Several members at the most recent meeting applauded Bader, Jackson and other police officials for their professionalism and thoroughness. They also wondered aloud about the scope of their inquiry. Several members agreed the panel isn't supposed to decide whether police acted properly in the Green and Berkeley shootings. Rather, they said, the panel is supposed to make recommendations for improvements to general policies and procedures.
The panel has already backed down once. During its second meeting, the group approved a motion directing county counselor Robert Grant to ask a judge to let them see the records in the Jack in the Box shootings, including a surveillance videotape that captured the action and might explain why police put themselves in the path of a car driven by a man with a motive to flee.
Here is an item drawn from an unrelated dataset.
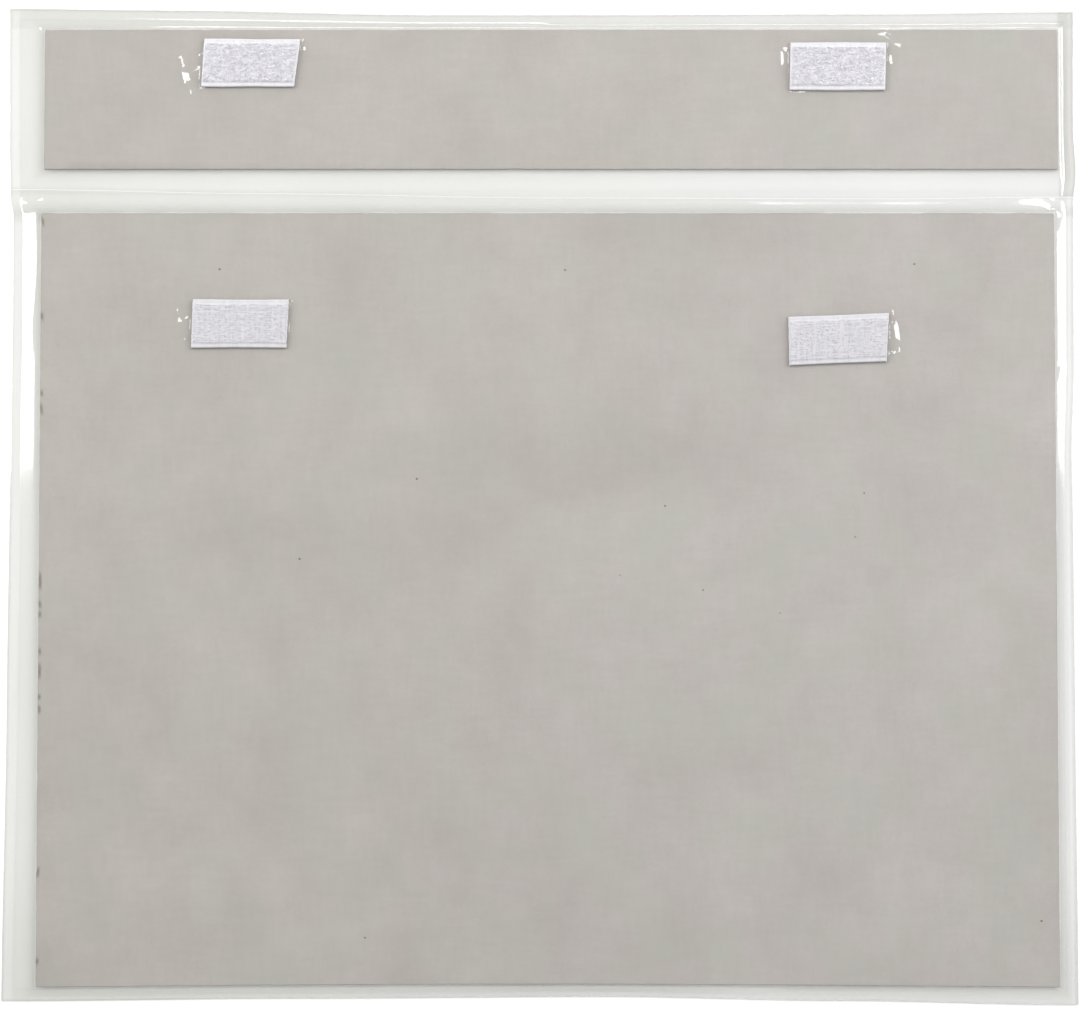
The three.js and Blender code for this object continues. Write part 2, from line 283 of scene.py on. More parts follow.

Instead of going to court, Grant went to the U.S. Attorney's Office and brought assistant U.S. Attorney Steven Muchnick to the next panel meeting. The federal probe is now at a critical point, said Muchnick, who pleaded with the group not to demand the records, at least now. Making the videotape and other records public at this point could provoke false testimony from witnesses who have yet to be interviewed by federal investigators nearly a year after the shootings, he said. "We want to be able to say we interviewed every person who was a witness," Muchnick said. "We think that public disclosure of this information would be extremely harmful to the federal investigation. We want to do this right." Left unsaid was how damaging 10 months' time might be to the memories of eyewitnesses who have yet to be interviewed.
Muchnick refused to say how many witnesses have been interrogated so far or how many have yet to be interviewed. He guessed the investigation would be over by early summer but asked for an extra month when a panel member suggested a deadline of June 1 to turn over the records. And the panel went along, deciding to wait until the feds are ready.
"I don't think any of us would want to compromise an investigation," said Dr. Daniel Scodary, one of 10 panel members.